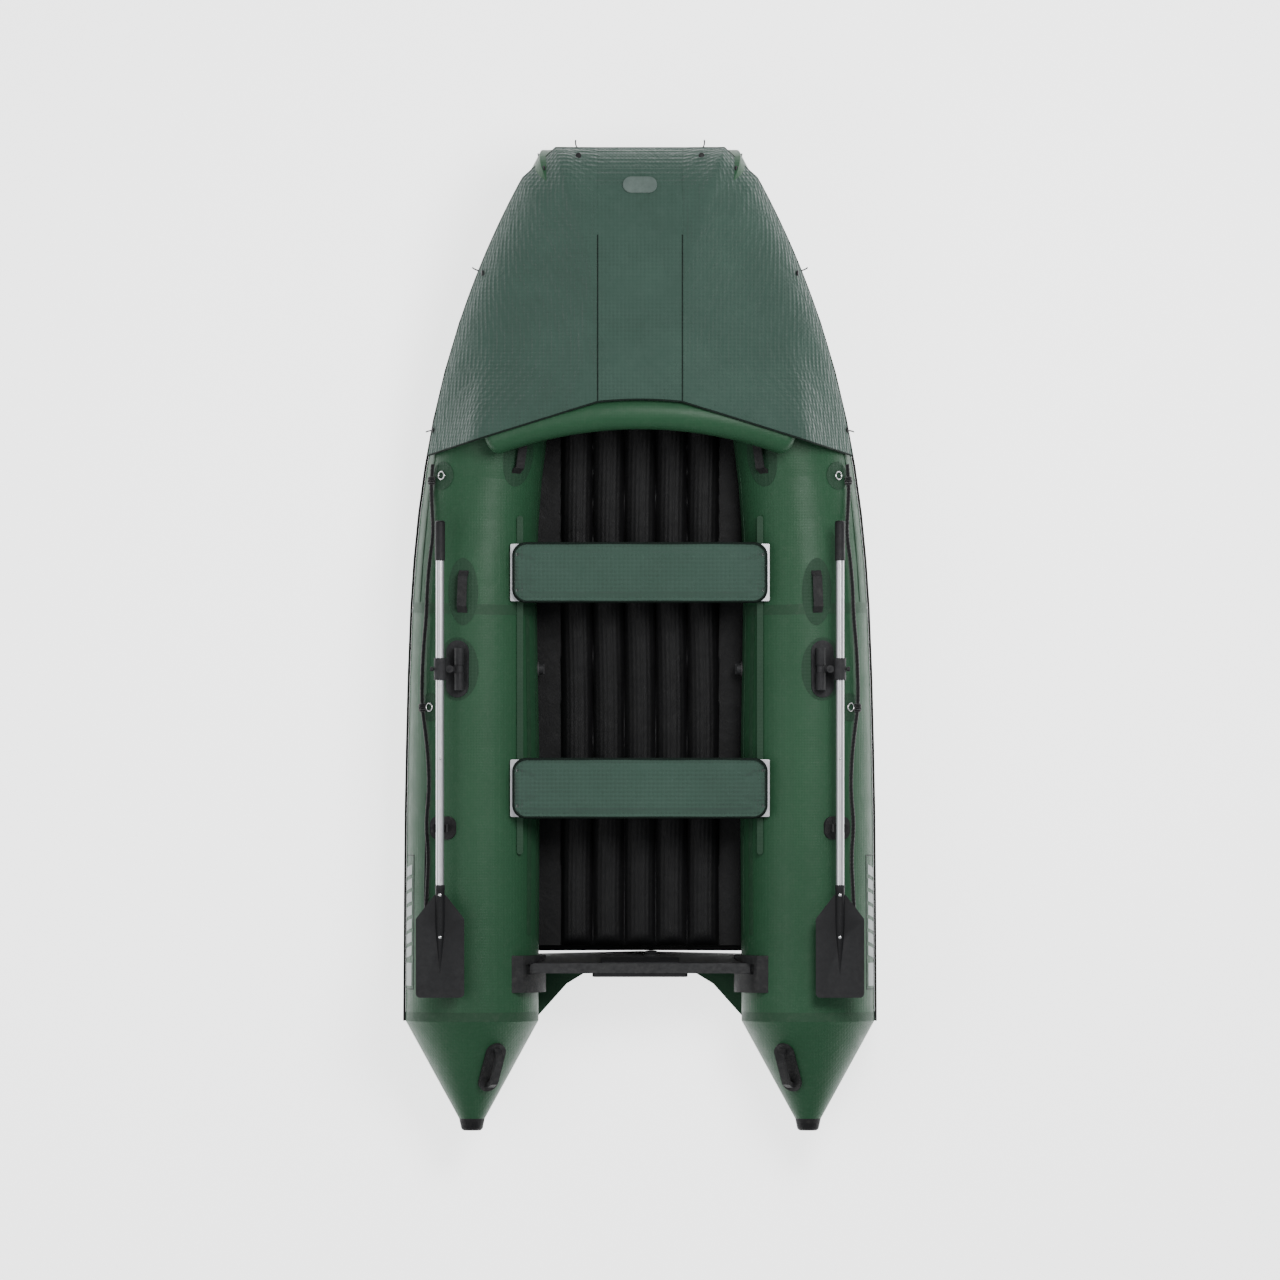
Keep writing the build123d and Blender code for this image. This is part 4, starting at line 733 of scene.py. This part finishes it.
piping = settle(joined("dodger_piping", edges), "hull", piping_cloth, 60)
dodger_piece = joined("dodger_cloth", panels)
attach(dodger_piece, "hull")
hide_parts("dodger")

# ---------- ties from the hem to the rub strake ----------
for side_name, side in SIDES.items():
    for k, v in enumerate(TIES):
        line = cloth_row(v)
        hem, inner = line[-1], line[-3]
        down = (hem - inner).normalized()
        foot = hem + down * 0.050 + Vector((hem.x - inner.x, hem.y - inner.y, 0)).normalized() * 0.004
        middle = (hem + foot) / 2 + Vector((down.z, 0, 0)) * -0.006
        path = []
        for i in range(15):
            f = i / 14
            path.append(hem * (1 - f) ** 2 + middle * 2 * f * (1 - f) + foot * f * f)
        path = [Vector((p.x * side, p.y, p.z)) for p in path]
        tie = swept("tie", path, 0.0028)
        bpy.ops.mesh.primitive_cylinder_add(vertices=24, radius=0.010, depth=0.006, location=(0, 0, 0))
        button = bpy.context.object
        applied(button, "BEVEL", width=0.002, segments=3, limit_method="ANGLE")
        normal = Vector((side * (hem.x - CORNER.x * 0.9), 0, 0.06)).normalized()
        button.rotation_mode = "QUATERNION"
        button.rotation_quaternion = normal.to_track_quat("Z", "Y")
        button.location = Vector((inner.x * side, inner.y, inner.z)) + normal * 0.004
        for piece in (tie, button):
            only(piece)
            bpy.ops.object.transform_apply(location=True, rotation=True, scale=True)
        made = settle(joined(f"{side_name}_dodger_tie_{k}", [tie, button]), "hull", plastic, 40)


# ---------- bench cushions ----------
CUSHION = (0.906, 0.214)
CUSHION_Z = (0.4438, 0.4860)
BENCH_YS = {"front": 0.240, "rear": -0.527}
TRIM = 0.008                           # each cushion starts from a box this much smaller
FRAMES = 20


def pressed(obj, pinned, strength, cap):
    """Fills a cushion with a short cloth simulation, its seams held, no point moving more than the cap."""
    rest = [v.co.copy() for v in obj.data.vertices]
    group = obj.vertex_groups.new(name="held")
    group.add([v.index for v in obj.data.vertices if pinned(v.co)], 1.0, "REPLACE")
    cloth = obj.modifiers.new("cloth", "CLOTH")
    cloth.settings.quality = 4
    cloth.settings.mass = 0.2
    cloth.settings.tension_stiffness = 8
    cloth.settings.compression_stiffness = 8
    cloth.settings.bending_stiffness = 0.4
    cloth.settings.use_pressure = True
    cloth.settings.uniform_pressure_force = strength
    cloth.settings.effector_weights.gravity = 0.0
    cloth.settings.vertex_group_mass = "held"
    cloth.point_cache.frame_start = 1
    cloth.point_cache.frame_end = FRAMES
    for frame_number in range(1, FRAMES + 1):
        bpy.context.scene.frame_set(frame_number)
    only(obj)
    bpy.ops.object.modifier_apply(modifier=cloth.name)
    bpy.context.scene.frame_set(1)
    for vertex, start in zip(obj.data.vertices, rest):
        moved = vertex.co - start
        if moved.length > cap:
            vertex.co = start + moved * cap / moved.length


def outline(z, grow, corner=0.046, per_corner=12, per_side=26):
    """A level rounded rectangle round the cushion, as closely spaced points."""
    half_x, half_y = CUSHION[0] / 2 + grow, CUSHION[1] / 2 + grow
    corners = ((half_x - corner, half_y - corner, 0), (corner - half_x, half_y - corner, 90),
               (corner - half_x, corner - half_y, 180), (half_x - corner, corner - half_y, 270))
    points = []
    for k, (x, y, start) in enumerate(corners):
        for i in range(per_corner + 1):
            turn = math.radians(start + 90 * i / per_corner)
            points.append(Vector((x + corner * math.cos(turn), y + corner * math.sin(turn), z)))
        nx, ny, nstart = corners[(k + 1) % 4]
        ahead = math.radians(nstart)
        last = Vector((nx + corner * math.cos(ahead), ny + corner * math.sin(ahead), z))
        first = points[-1]
        points += [first.lerp(last, i / per_side) for i in range(1, per_side)]
    return points


for bench, bench_y in BENCH_YS.items():
    low, high = CUSHION_Z
    bpy.ops.mesh.primitive_cube_add(size=1, location=(0, 0, (low + high) / 2))
    cushion = bpy.context.object
    cushion.name = f"{bench}_cushion"
    cushion.scale = (CUSHION[0] - TRIM, CUSHION[1] - TRIM, high - low - TRIM)
    bpy.ops.object.transform_apply(location=True, rotation=False, scale=True)
    for edge in cushion.data.edges:
        a, b = (cushion.data.vertices[i].co for i in edge.vertices)
        edge.select = abs(a.z - b.z) > 0.02
    bpy.ops.object.mode_set(mode="EDIT")
    bpy.ops.mesh.select_mode(type="EDGE")
    bpy.ops.object.mode_set(mode="OBJECT")
    for edge in cushion.data.edges:
        a, b = (cushion.data.vertices[i].co for i in edge.vertices)
        edge.select = abs(a.z - b.z) > 0.02
    bpy.ops.object.mode_set(mode="EDIT")
    bpy.ops.mesh.bevel(offset=0.044, segments=8, affect="EDGES")
    bpy.ops.object.mode_set(mode="OBJECT")
    applied(cushion, "REMESH", mode="VOXEL", voxel_size=0.006)
    top, bottom = high - 0.007, low + 0.007
    half_x, half_y = CUSHION[0] / 2 - 0.009, CUSHION[1] / 2 - 0.009

    def held(co):
        """The bottom and the seam round the top."""
        rim = abs(co.x) > half_x or abs(co.y) > half_y
        return co.z < bottom or (rim and co.z > top)
    pressed(cushion, held, 4.0, 0.006)
    for vertex in cushion.data.vertices:
        x, y = vertex.co.x, vertex.co.y
        inside = max(1 - abs(x) / (CUSHION[0] / 2), 0) * max(1 - abs(y) / (CUSHION[1] / 2), 0)
        if vertex.co.z > (low + high) / 2:
            wave = math.sin(x * 23 + 1.3 * bench_y) * math.sin(y * 31 + x * 9)
            wave += 0.5 * math.sin(x * 61 - y * 40)
            vertex.co.z += 0.0016 * wave * ease(inside * 4)
        vertex.co.z = min(max(vertex.co.z, low), high + 0.010)
        vertex.co.y += bench_y
    applied(cushion, "SMOOTH", factor=0.5, iterations=3)
    outward(cushion)
    settle(cushion, f"{bench}_bench", cushion_cloth, 60)
    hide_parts(f"{bench}_bench_cushion")
    rings = []
    for z, grow in ((high - 0.0045, -0.0045), (low + 0.0045, -0.0015)):
        loop = [p + Vector((0, bench_y, 0.0012 * math.sin(p.x * 17))) for p in outline(z, grow)]
        rings.append(ring_tube("piping", loop, 0.0028))
    edge_cord = settle(joined(f"{bench}_cushion_piping", rings), f"{bench}_bench", piping_cloth, 60)

# ---------- oar ridges and rivets ----------
OAR_X, OAR_Z = 0.710, 0.540
RIDGE_Y, RIDGE_L, RIDGE_RINGS = -0.885, 0.315, 24
RIDGE_R, RIDGE_TIP_R = 0.0165, 0.0030
RIVETS = ((-0.905, 0.0155), (-1.055, 0.0120))         # station, and height over the oar's centre line


def tapered(obj, points, radii):
    """Scales each ring of a swept tube that runs along Y to its own radius."""
    base = radii[0]
    for vertex in obj.data.vertices:
        at = min(range(len(points)), key=lambda i: abs(vertex.co.y - points[i].y))
        vertex.co = points[at] + (vertex.co - points[at]) * radii[at] / base


for side_name, side in SIDES.items():
    shares = [i / (RIDGE_RINGS - 1) for i in range(RIDGE_RINGS)]
    path = [Vector((side * OAR_X, RIDGE_Y - RIDGE_L * f, OAR_Z)) for f in shares]
    ridge = swept(f"{side_name}_blade_ridge", path, RIDGE_R, 20)
    tapered(ridge, path, [RIDGE_R - (RIDGE_R - RIDGE_TIP_R) * ease((f - 0.35) / 0.65) for f in shares])
    settle(ridge, f"{side_name}_oar", plastic, 50)
    heads = []
    for y, rise in RIVETS:
        bpy.ops.mesh.primitive_uv_sphere_add(segments=24, ring_count=12, radius=0.0062,
                                             location=(side * OAR_X, y, OAR_Z + rise))
        head = bpy.context.object
        head.scale = (1, 1, 0.5)
        heads.append(head)
    for head in heads:
        head.select_set(True)
    bpy.ops.object.transform_apply(location=True, rotation=True, scale=True)
    rivets = settle(joined(f"{side_name}_rivets", heads), f"{side_name}_oar", steel, 60)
----
• [PROBLEM] Using the data above, restate word for word the lines from its opening line through the line that contains "FRAMES = 20", and no more.

• [RESPONSE TO THE TASK]
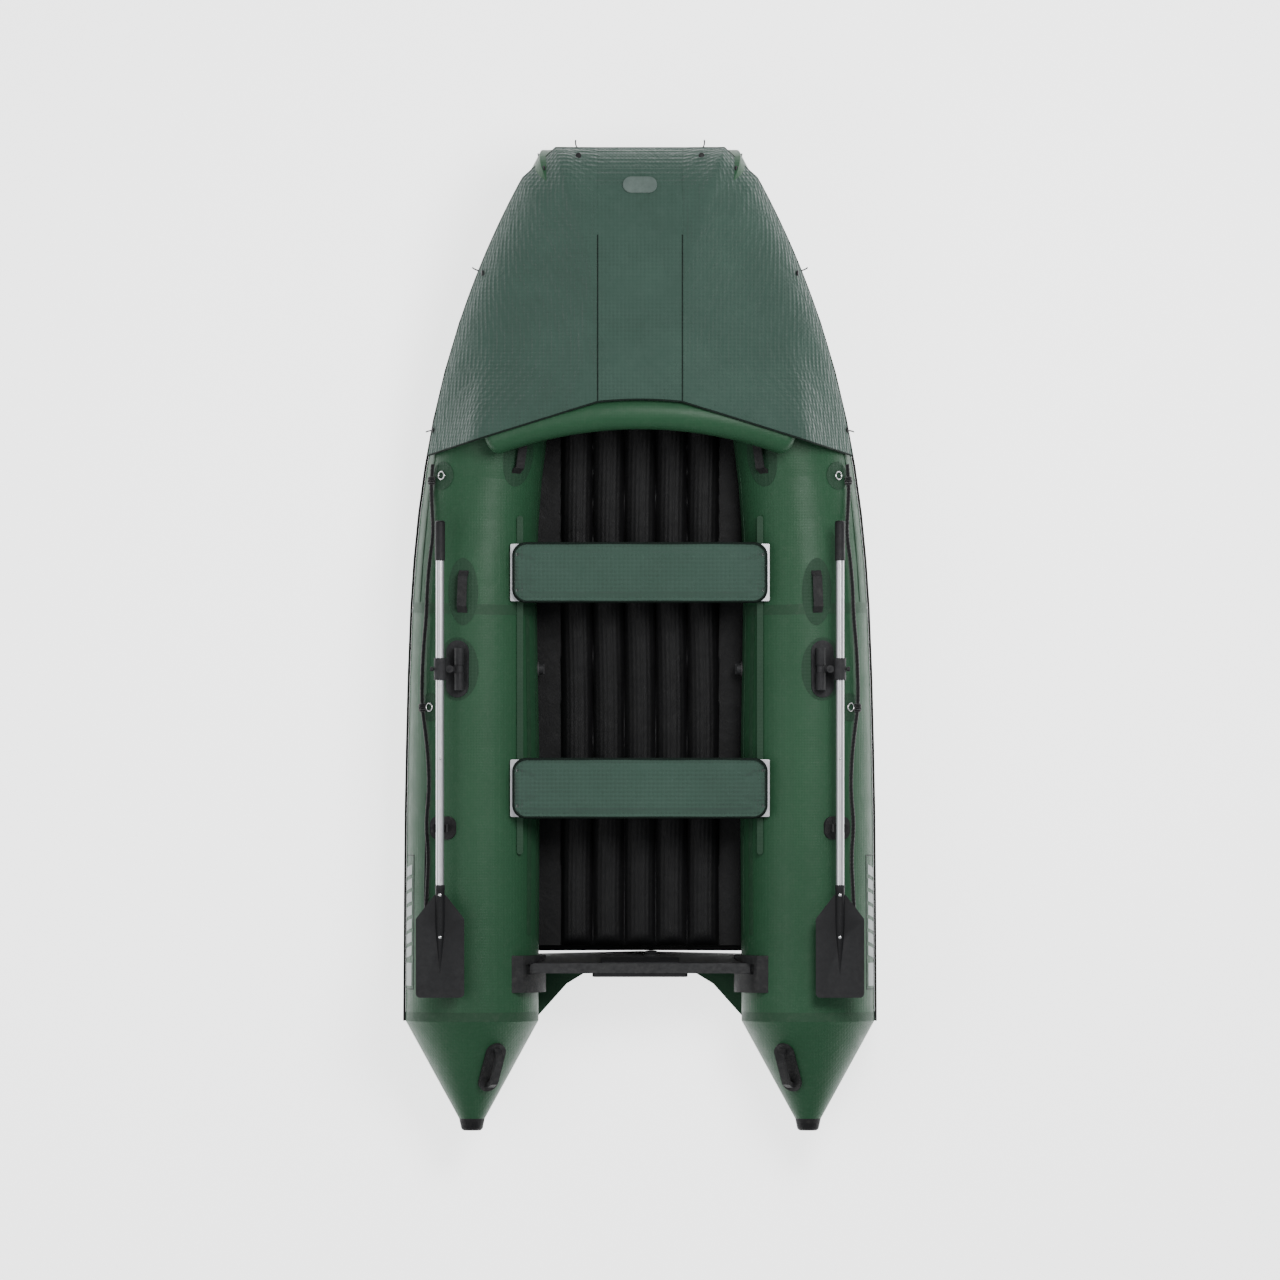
Keep writing the build123d and Blender code for this image. This is part 4, starting at line 733 of scene.py. This part finishes it.
piping = settle(joined("dodger_piping", edges), "hull", piping_cloth, 60)
dodger_piece = joined("dodger_cloth", panels)
attach(dodger_piece, "hull")
hide_parts("dodger")

# ---------- ties from the hem to the rub strake ----------
for side_name, side in SIDES.items():
    for k, v in enumerate(TIES):
        line = cloth_row(v)
        hem, inner = line[-1], line[-3]
        down = (hem - inner).normalized()
        foot = hem + down * 0.050 + Vector((hem.x - inner.x, hem.y - inner.y, 0)).normalized() * 0.004
        middle = (hem + foot) / 2 + Vector((down.z, 0, 0)) * -0.006
        path = []
        for i in range(15):
            f = i / 14
            path.append(hem * (1 - f) ** 2 + middle * 2 * f * (1 - f) + foot * f * f)
        path = [Vector((p.x * side, p.y, p.z)) for p in path]
        tie = swept("tie", path, 0.0028)
        bpy.ops.mesh.primitive_cylinder_add(vertices=24, radius=0.010, depth=0.006, location=(0, 0, 0))
        button = bpy.context.object
        applied(button, "BEVEL", width=0.002, segments=3, limit_method="ANGLE")
        normal = Vector((side * (hem.x - CORNER.x * 0.9), 0, 0.06)).normalized()
        button.rotation_mode = "QUATERNION"
        button.rotation_quaternion = normal.to_track_quat("Z", "Y")
        button.location = Vector((inner.x * side, inner.y, inner.z)) + normal * 0.004
        for piece in (tie, button):
            only(piece)
            bpy.ops.object.transform_apply(location=True, rotation=True, scale=True)
        made = settle(joined(f"{side_name}_dodger_tie_{k}", [tie, button]), "hull", plastic, 40)


# ---------- bench cushions ----------
CUSHION = (0.906, 0.214)
CUSHION_Z = (0.4438, 0.4860)
BENCH_YS = {"front": 0.240, "rear": -0.527}
TRIM = 0.008                           # each cushion starts from a box this much smaller
FRAMES = 20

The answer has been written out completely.